• [JOB]:
Entries follow. Set all of them down as they stand.

-- start of MATERIAL SUPPLIED --

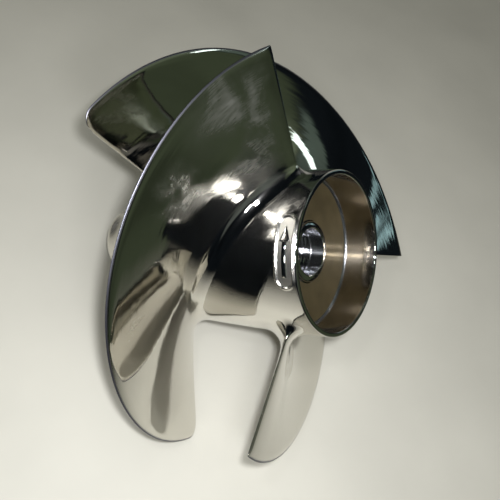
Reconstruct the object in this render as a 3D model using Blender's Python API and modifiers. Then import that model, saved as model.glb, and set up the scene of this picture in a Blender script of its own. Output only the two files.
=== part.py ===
"""Three-blade axial pump impeller, one polished stainless casting.

It is modelled on its own shaft axis (local Z runs from the open rear end of
the hub to the nose) and then laid down the way it rests on a floor: on the
nose, on the leading corner of blade 1 and on the outer edge of blade 3.
"""
import math

import bmesh
import bpy
from mathutils import Matrix, Vector

MM = 0.001

# Hub, outer shape as (distance from the rear rim, radius)
HUB_OUTER = (
    (0.0, 28.95), (0.5, 29.45), (10.0, 29.70), (20.0, 29.87), (30.0, 29.95),
    (40.0, 29.93), (50.0, 29.84), (58.0, 29.60), (64.0, 29.00), (70.0, 27.55),
    (76.0, 25.10), (82.0, 22.00), (88.0, 19.00), (93.0, 16.80), (97.0, 15.50),
    (100.5, 14.90), (103.0, 14.80), (105.5, 14.80), (106.46, 14.61), (107.27, 14.07),
    (107.81, 13.26), (108.0, 12.30),
)
HUB_STEPS = 80

# Hub, inside from the nose to the rear rim
SPLINE_BORE_RADIUS = 10.0
NOSE_CHAMFER = 0.8
HUB_LENGTH = 108.0
THREAD_FRONT = 36.0
THREAD_RADIUS = 8.1
THREAD_CHAMFER = 0.8
COLLAR_RADIUS = 11.0
COLLAR_HEIGHT = 1.2
RECESS_DEPTH = 13.2
RECESS_RADIUS = 27.7
RECESS_CORNER = 0.6
RIM_CHAMFER = 0.4

# Blades
BLADES = 3
WRAP = math.radians(150.0)
TIP_RADIUS_REAR = 74.02
TIP_RADIUS_FRONT = 77.55
ROOT_RADIUS = 26.6
EDGE_STATIONS = (8.85, 19.66, 30.97, 41.60, 51.56, 62.09)
TRAILING_SHIFT = 1.19
LEADING_SHIFT = (2.65, -1.88)
LEADING_SWEEP = (0.061, 0.113)
CORNER_RADIUS = 6.0
TIP_THICKNESS = 1.3
ROOT_THICKNESS = 3.6
EDGE_THICKNESS = 1.1
EDGE_TAPER = 14.0
FILLET = 6.0
CHORD_STEPS = 27
CORNER_STEPS = 4
SPAN_STEPS = 7
FILLET_DEPTHS = (4.2, 2.7, 1.5, 0.7, 0.25, -0.4)
ROUND_STEPS = 3

# Oblong frame raised on the hub, beside the rim
PLATE_ANGLE = math.radians(-60.7)
PLATE_STATION = 4.6
PLATE_LENGTH = 24.2
PLATE_WIDTH = 6.4
BEAD_RADIUS = 0.6
BEAD_STEPS = 8

# Resting position on the floor
REST_SPIN = math.radians(-77.638)
REST_TILT = math.radians(-132.012)

STEEL_COLOUR = (0.78, 0.77, 0.74, 1.0)


def clear_scene():
    for old in list(bpy.data.objects):
        bpy.data.objects.remove(old, do_unlink=True)


def steel_material():
    material = bpy.data.materials.new("polished_steel")
    material.use_nodes = True
    shader = material.node_tree.nodes["Principled BSDF"]
    shader.inputs["Base Color"].default_value = STEEL_COLOUR
    shader.inputs["Metallic"].default_value = 1.0
    shader.inputs["Roughness"].default_value = 0.08
    material.diffuse_color = STEEL_COLOUR
    return material


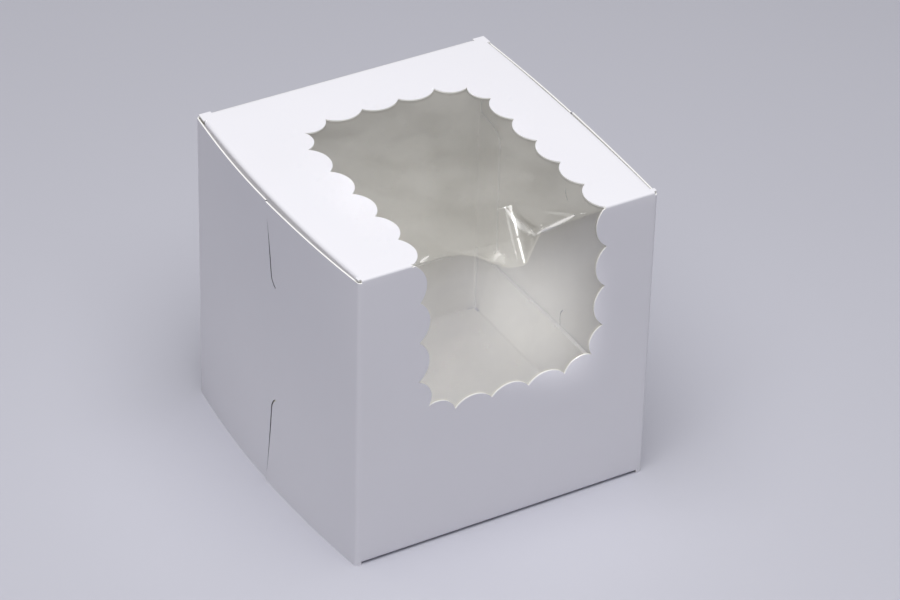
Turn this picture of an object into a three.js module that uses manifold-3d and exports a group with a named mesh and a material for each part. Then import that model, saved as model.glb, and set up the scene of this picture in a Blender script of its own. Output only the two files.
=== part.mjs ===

-- end of MATERIAL SUPPLIED --

• [WRITTEN RESPONSE]:
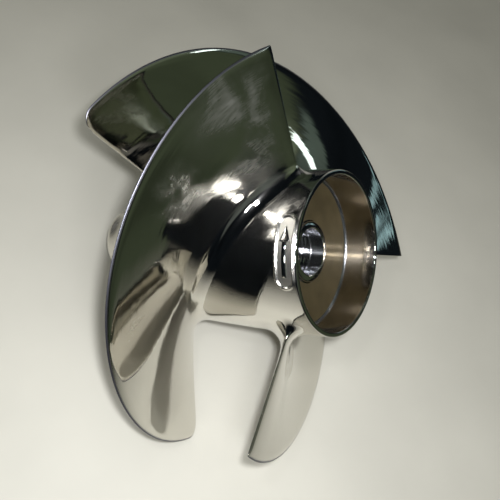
Reconstruct the object in this render as a 3D model using Blender's Python API and modifiers. Then import that model, saved as model.glb, and set up the scene of this picture in a Blender script of its own. Output only the two files.
=== part.py ===
"""Three-blade axial pump impeller, one polished stainless casting.

It is modelled on its own shaft axis (local Z runs from the open rear end of
the hub to the nose) and then laid down the way it rests on a floor: on the
nose, on the leading corner of blade 1 and on the outer edge of blade 3.
"""
import math

import bmesh
import bpy
from mathutils import Matrix, Vector

MM = 0.001

# Hub, outer shape as (distance from the rear rim, radius)
HUB_OUTER = (
    (0.0, 28.95), (0.5, 29.45), (10.0, 29.70), (20.0, 29.87), (30.0, 29.95),
    (40.0, 29.93), (50.0, 29.84), (58.0, 29.60), (64.0, 29.00), (70.0, 27.55),
    (76.0, 25.10), (82.0, 22.00), (88.0, 19.00), (93.0, 16.80), (97.0, 15.50),
    (100.5, 14.90), (103.0, 14.80), (105.5, 14.80), (106.46, 14.61), (107.27, 14.07),
    (107.81, 13.26), (108.0, 12.30),
)
HUB_STEPS = 80

# Hub, inside from the nose to the rear rim
SPLINE_BORE_RADIUS = 10.0
NOSE_CHAMFER = 0.8
HUB_LENGTH = 108.0
THREAD_FRONT = 36.0
THREAD_RADIUS = 8.1
THREAD_CHAMFER = 0.8
COLLAR_RADIUS = 11.0
COLLAR_HEIGHT = 1.2
RECESS_DEPTH = 13.2
RECESS_RADIUS = 27.7
RECESS_CORNER = 0.6
RIM_CHAMFER = 0.4

# Blades
BLADES = 3
WRAP = math.radians(150.0)
TIP_RADIUS_REAR = 74.02
TIP_RADIUS_FRONT = 77.55
ROOT_RADIUS = 26.6
EDGE_STATIONS = (8.85, 19.66, 30.97, 41.60, 51.56, 62.09)
TRAILING_SHIFT = 1.19
LEADING_SHIFT = (2.65, -1.88)
LEADING_SWEEP = (0.061, 0.113)
CORNER_RADIUS = 6.0
TIP_THICKNESS = 1.3
ROOT_THICKNESS = 3.6
EDGE_THICKNESS = 1.1
EDGE_TAPER = 14.0
FILLET = 6.0
CHORD_STEPS = 27
CORNER_STEPS = 4
SPAN_STEPS = 7
FILLET_DEPTHS = (4.2, 2.7, 1.5, 0.7, 0.25, -0.4)
ROUND_STEPS = 3

# Oblong frame raised on the hub, beside the rim
PLATE_ANGLE = math.radians(-60.7)
PLATE_STATION = 4.6
PLATE_LENGTH = 24.2
PLATE_WIDTH = 6.4
BEAD_RADIUS = 0.6
BEAD_STEPS = 8

# Resting position on the floor
REST_SPIN = math.radians(-77.638)
REST_TILT = math.radians(-132.012)

STEEL_COLOUR = (0.78, 0.77, 0.74, 1.0)


def clear_scene():
    for old in list(bpy.data.objects):
        bpy.data.objects.remove(old, do_unlink=True)


def steel_material():
    material = bpy.data.materials.new("polished_steel")
    material.use_nodes = True
    shader = material.node_tree.nodes["Principled BSDF"]
    shader.inputs["Base Color"].default_value = STEEL_COLOUR
    shader.inputs["Metallic"].default_value = 1.0
    shader.inputs["Roughness"].default_value = 0.08
    material.diffuse_color = STEEL_COLOUR
    return material


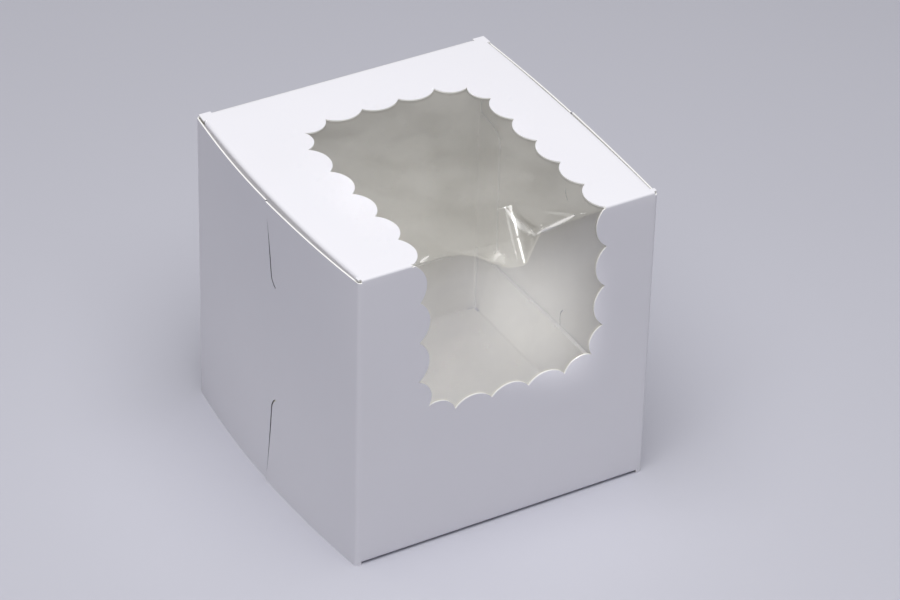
Turn this picture of an object into a three.js module that uses manifold-3d and exports a group with a named mesh and a material for each part. Then import that model, saved as model.glb, and set up the scene of this picture in a Blender script of its own. Output only the two files.
=== part.mjs ===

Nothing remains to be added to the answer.